Na verdade, o documentário retira do campo dos boatos e atira para os ares a realidade nua (sem trocadilhos) e crua: havia uma ligação íntima e compartilhada de amantes entre Marilyn e os irmãos Kennedy, John (presidente) e Bob (procurador-geral), que estiveram bastante empenhados em encobrir as circunstâncias de sua morte. Também joga luzes sobre a conturbada fase em que ambos controlavam o poder político nos Estados Unidos e compram uma briga de morte com a Máfia e seu assecla Jimmy Hoffa, que contratou gravações clandestinas de conversas e encontros da atriz com os dois políticos.

O maior mérito desse filme é descolar da imagem de Marilyn a impressão consagrada de que ela era apenas mais uma pin-up tola, mostrando as inúmeras camadas de sua personalidade complexa e tirando-a do pedestal para o chão batido da vida real. De quebra, cascavilha o ambiente hollywoodiano em sua Era de Ouro permitindo uma reflexão a respeito da sua toxicidade. Surgem os bastidores e festas repletos de assédios de todos os tipos contra as mulheres que embarcavam no sonho do estrelato. Também grita a questão do adoecimento mental, não raro com as drogas oferecidas como válvula de escape.

Outra virtude é demonstrar que Marilyn tinha bom conhecimento de como o sistema funcionava e usou a inteligência para construir sua jornada dentro das regras vigentes, embora tenha acumulado os danos emocionais que, ao que parece, levaram-na para a trilha da morte prematura.

O documentário foi inspirado na monumental pesquisa iniciada em 1982 pelo jornalista investigativo britânico Anthony Summers – que resultou no livro Gooddess: The Secret Lives of Marilyn Monroel (Deusa: As Vidas Secretas de Marilyn Monroe), publicado em 1985 – quando a promotoria do condado de Los Angeles resolveu revisar o caso, embora sem trazer qualquer novidade à versão oficial sobre a morte.

Apesar disso, Summers seguiu em frente e diz ter realizado mil entrevistas, 650 delas gravadas em fitas, onde ouviu a elite e alguns escroques de Hollywood – inclusive os que plantaram as escutas nas casas de Marilyn e de uma irmã de Bob e John –, além de diversos amigos da diva do cinema.

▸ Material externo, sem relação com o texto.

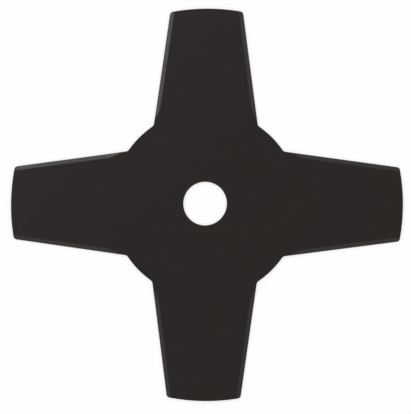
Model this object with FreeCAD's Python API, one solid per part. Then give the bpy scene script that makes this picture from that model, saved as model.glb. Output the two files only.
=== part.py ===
import FreeCAD, Part
import math
import os

# Four-arm grass blade for a brush trimmer, stamped as one plate from hardened sheet steel.
# Millimetres. +Z runs up the arbor, the origin is on its axis at the lower face, and one arm points along +X.

# Stamped plate
tip_circle_diameter = 228.6
arbor_bore_diameter = 25.4
hub_disc_diameter = 109.5
plate_thickness = 1.6

# Arms. Each width is the one between an arm's two side lines, where they cross the circle that it names.
arm_count = 4
arm_width_at_hub_disc = 60.9
arm_width_at_tip_circle = 42.75
root_fillet_radius = 2.4
tip_corner_radius = 2.2

# Cutting edges, ground on both faces along both sides of each arm, so that the blade can be turned over
cutting_edge_angle = 30.0
cutting_edge_land = 0.3
grinding_wheel_radius = 60.0
unground_length_at_root = 4.0

# Sheared edges, with the burr taken off
outline_edge_break = 0.2
bore_edge_break = 0.25

# Worked out from the sizes above
hub_disc_radius = hub_disc_diameter / 2
tip_circle_radius = tip_circle_diameter / 2
bore_radius = arbor_bore_diameter / 2
arm_pitch = 360.0 / arm_count
tool_overrun = plate_thickness
flat_enough = plate_thickness / 100

origin = FreeCAD.Vector(0, 0, 0)
up = FreeCAD.Vector(0, 0, 1)
across = FreeCAD.Vector(0, 1, 0)


def side_line_on_circle(width, radius):
    # Where the +Y side line of the arm along +X crosses a circle round the arbor
    half = width / 2
    return FreeCAD.Vector(math.sqrt(radius**2 - half**2), half, 0)


side_at_hub = side_line_on_circle(arm_width_at_hub_disc, hub_disc_radius)
side_at_tip = side_line_on_circle(arm_width_at_tip_circle, tip_circle_radius)


def half_width_at(x):
    slope = (side_at_tip.y - side_at_hub.y) / (side_at_tip.x - side_at_hub.x)
    return side_at_hub.y + slope * (x - side_at_hub.x)


def turned_to_each_arm(shape):
    copies = []
    for index in range(arm_count):
        copy = shape.copy()
        copy.rotate(origin, up, index * arm_pitch)
        copies.append(copy)
    return copies


def arm():
    # A tapered strip from the arbor's axis to just past the tip circle
    reach = tip_circle_radius + tool_overrun
    inner, outer = half_width_at(0), half_width_at(reach)
    corners = [(0, -inner), (reach, -outer), (reach, outer), (0, inner), (0, -inner)]
    outline = Part.makePolygon([FreeCAD.Vector(x, y, 0) for x, y in corners])
    return Part.Face(outline).extrude(up * plate_thickness)


def is_upright(edge):
    box = edge.BoundBox
    return box.ZLength > flat_enough and max(box.XLength, box.YLength) < flat_enough


def is_on_a_face(edge):
    return edge.BoundBox.ZLength < flat_enough


def distance_from_axis(edge):
    middle = edge.CenterOfMass
    return math.hypot(middle.x, middle.y)


def with_corners_rounded(plate):
    # The hollow corners beside the hub disc first, then the corners of the tips
    middle_of_arm = (hub_disc_radius + tip_circle_radius) / 2
    roots = [edge for edge in plate.Edges if is_upright(edge) and distance_from_axis(edge) < middle_of_arm]
    plate = plate.makeFillet(root_fillet_radius, roots)
    tips = [edge for edge in plate.Edges if is_upright(edge) and distance_from_axis(edge) > middle_of_arm]
    return plate.makeFillet(tip_corner_radius, tips)


def punched_plate():
    # Hub disc and arms in one, trimmed to the tip circle, with the bore punched last
    hub_disc = Part.makeCylinder(hub_disc_radius, plate_thickness)
    tip_circle = Part.makeCylinder(tip_circle_radius, plate_thickness)
    tip_circle.rotate(origin, up, arm_pitch / 2)
    plate = hub_disc.multiFuse(turned_to_each_arm(arm())).common(tip_circle).removeSplitter()
    return with_corners_rounded(plate).cut(Part.makeCylinder(bore_radius, plate_thickness))


def is_bore_rim(edge):
    return is_on_a_face(edge) and distance_from_axis(edge) < bore_radius


def with_edges_broken(plate):
    outline = [edge for edge in plate.Edges if is_on_a_face(edge) and not is_bore_rim(edge)]
    plate = plate.makeChamfer(outline_edge_break, outline)
    return plate.makeChamfer(bore_edge_break, [edge for edge in plate.Edges if is_bore_rim(edge)])


def grinding_cut():
    # What the wheel takes off the upper face, along the +Y side of the arm along +X.
    # The wheel comes in over the tip and lifts off near the root, where its round rim leaves a run-out.
    bevel_tilt = math.radians(cutting_edge_angle / 2)
    depth_at_edge = (plate_thickness - cutting_edge_land) / 2
    depth_square_to_bevel = depth_at_edge * math.cos(bevel_tilt)
    bevel_width = depth_at_edge / math.sin(bevel_tilt)

    side = side_at_hub - side_at_tip
    along = FreeCAD.Vector(side).normalize()
    outward = up.cross(along) * -1
    inward_on_bevel = outward * -math.cos(bevel_tilt) + up * math.sin(bevel_tilt)
    off_bevel = outward * math.sin(bevel_tilt) + up * math.cos(bevel_tilt)

    # The rim leaves the plate at the clear angle, and the tool's profile follows it as far again
    clear_angle = math.acos(1 - depth_square_to_bevel / grinding_wheel_radius)
    run_out_length = grinding_wheel_radius * math.sin(clear_angle)
    lift_start = side.Length - unground_length_at_root - run_out_length
    edge_at_tip = side_at_tip + up * ((plate_thickness + cutting_edge_land) / 2)
    profile_origin = edge_at_tip - inward_on_bevel * tool_overrun

    def profile_point(distance, lift):
        return profile_origin + along * distance + off_bevel * lift

    def on_rim(angle):
        lift = grinding_wheel_radius * (1 - math.cos(angle))
        return profile_point(lift_start + grinding_wheel_radius * math.sin(angle), lift)

    rim_start, rim_middle, rim_end = on_rim(0), on_rim(clear_angle), on_rim(2 * clear_angle)
    tip_end = profile_point(-bevel_width - tool_overrun, 0)
    tip_end_top = tip_end + off_bevel * (rim_end - rim_start).dot(off_bevel)
    profile = Part.Wire([
        Part.makeLine(tip_end, rim_start),
        Part.Arc(rim_start, rim_middle, rim_end).toShape(),
        Part.makeLine(rim_end, tip_end_top),
        Part.makeLine(tip_end_top, tip_end),
    ])
    return Part.Face(profile).extrude(inward_on_bevel * (bevel_width + 2 * tool_overrun))


def all_grinding_cuts():
    # Both sides of every arm, on both faces
    left = grinding_cut()
    upper = [left, left.mirror(origin, across)]
    mid_plane = up * (plate_thickness / 2)
    lower = [cut.mirror(mid_plane, up) for cut in upper]
    return [copy for cut in upper + lower for copy in turned_to_each_arm(cut)]


def trimmer_blade():
    return with_edges_broken(punched_plate()).cut(all_grinding_cuts())


def main():
    os.makedirs("parts", exist_ok=True)
    for name, make in {"trimmer_blade": trimmer_blade}.items():
        shape = make()
        shape.exportStep(f"parts/{name}.step")
        box = shape.optimalBoundingBox(True, False)
        print(name, "solids", len(shape.Solids), "valid", shape.isValid(), "volume", round(shape.Volume, 1))
        print("size", round(box.XLength, 3), round(box.YLength, 3), round(box.ZLength, 3))


main()
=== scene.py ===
import math

import bpy
from mathutils import Matrix, Vector

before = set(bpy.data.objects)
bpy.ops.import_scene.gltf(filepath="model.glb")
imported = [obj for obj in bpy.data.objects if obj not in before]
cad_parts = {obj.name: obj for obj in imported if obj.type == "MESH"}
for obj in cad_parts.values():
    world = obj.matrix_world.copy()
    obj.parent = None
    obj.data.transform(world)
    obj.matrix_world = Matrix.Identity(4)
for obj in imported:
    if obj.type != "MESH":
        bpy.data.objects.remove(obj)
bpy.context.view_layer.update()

# Four-arm grass blade of a brush trimmer, lying flat on a pale floor and seen from above.
# Metres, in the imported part's own frame: the bore's axis is Z, the lower face is at Z = 0
# and one arm points along +X.


def linearColour(hexCode):
    # sRGB hex to the linear colour that a shader takes
    channels = [int(hexCode[start:start + 2], 16) / 255 for start in (1, 3, 5)]
    return [c / 12.92 if c <= 0.04045 else ((c + 0.055) / 1.055) ** 2.4 for c in channels] + [1]


def perMetre(millimetres):
    # A pattern's scale, for marks that lie this far apart
    return 1000 / millimetres


def addNode(tree, kind, inputs, **settings):
    # One shader node: its settings, then a value or a link for each input named or numbered
    node = tree.nodes.new(kind)
    for name, value in settings.items():
        setattr(node, name, value)
    for name, value in inputs.items():
        if isinstance(value, bpy.types.NodeSocket):
            tree.links.new(value, node.inputs[name])
        else:
            node.inputs[name].default_value = value
    return node


def newMaterial(name):
    material = bpy.data.materials.new(name)
    material.use_nodes = True
    material.node_tree.nodes.clear()
    return material, material.node_tree


def lookAt(position, target, imageUp):
    # A lamp or camera's rotation, with imageUp towards the top of its picture
    back = (Vector(position) - Vector(target)).normalized()
    right = Vector(imageUp).cross(back).normalized()
    return Matrix((right, back.cross(right), back)).transposed()


# Cathodic dip coat, satin black, baked on sheet steel that was punched and ground first: an even warm
# black that a lamp turns to grey sheen. The film is thin, so the steel's rolling grain and the grinding
# marks show through it. Tone 0 is thick film, black and dull, and tone 1 is thin film, greyer and shinier.
# Spacings and lengths are in mm, heights in metres, and detail is the noise's octaves.
dipCoat = {
    "thickFilm": "#171210",
    "thinFilm": "#292321",
    "thickRoughness": 0.44,
    "thinRoughness": 0.30,
    "ior": 1.45,  # epoxy is about 1.5
    "middleTone": 0.5,
    "cloudSpacing": 34,  # where the film dried thicker and thinner
    "cloudDetail": 4.0,
    "cloudTone": 1.2,
    "peelSpacing": 2.0,  # about 0.6 on the film, drawn coarser so that it shows
    "peelDetail": 3.0,
    "peelTone": 0.8,
    "peelHeight": 3.5e-5,
}

# Rolling grain on both faces, along the sheet's X
rolling = {
    "thinning": 0.0,
    "lineSpacing": 1.2,  # about 0.3 on the sheet, drawn coarser so that it shows
    "lineLength": 40,
    "detail": 4.0,
    "tone": 1.6,
    "height": 2.5e-5,
}

# Bevels that a wheel ground across the edge: marks run from the edge inwards, and the film draws
# thinner over them
grinding = {
    "bevelAngle": 15,  # degrees from the face
    "angleTolerance": 10.5,
    "thinning": 0.2,
    "lineSpacing": 1.5,  # about 0.2 for the grit, drawn coarser so that it shows
    "lineLength": 14,
    "detail": 3.0,
    "tone": 1.6,
    "height": 7.0e-5,
}

# Sheared walls: upright tears that the punch left
shearing = {
    "leastLean": 75,  # degrees between a wall's normal and straight up, at the least
    "thinning": 0.0,
    "lineSpacing": 1.2,  # about 0.3 on the wall, drawn coarser so that it shows
    "lineLength": 8,
    "detail": 3.0,
    "tone": 1.2,
    "height": 7.0e-5,
}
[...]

Com isso, foi possível expor muitas verdades a respeito de uma mulher que detestava mentiras, linda, engraçada, triste, brilhante e problemática, com elevada dependência química, durante anos, de estimulantes, anfetaminas, calmantes, barbitúricos, remédios para dormir e álcool.

Não é simples ver a imagem do seu corpo inerte em sua cama, como se ainda pairasse uma aura de candura. Até porque sobrevive até hoje a hipótese de que ela teria sido levada viva a um hospital e voltado morta. Pelo visto, era importante sustentar a versão de que morrera ali, como se houvesse uma culpa dela mesma por ter sido tudo que foi, uma mulher e tanto!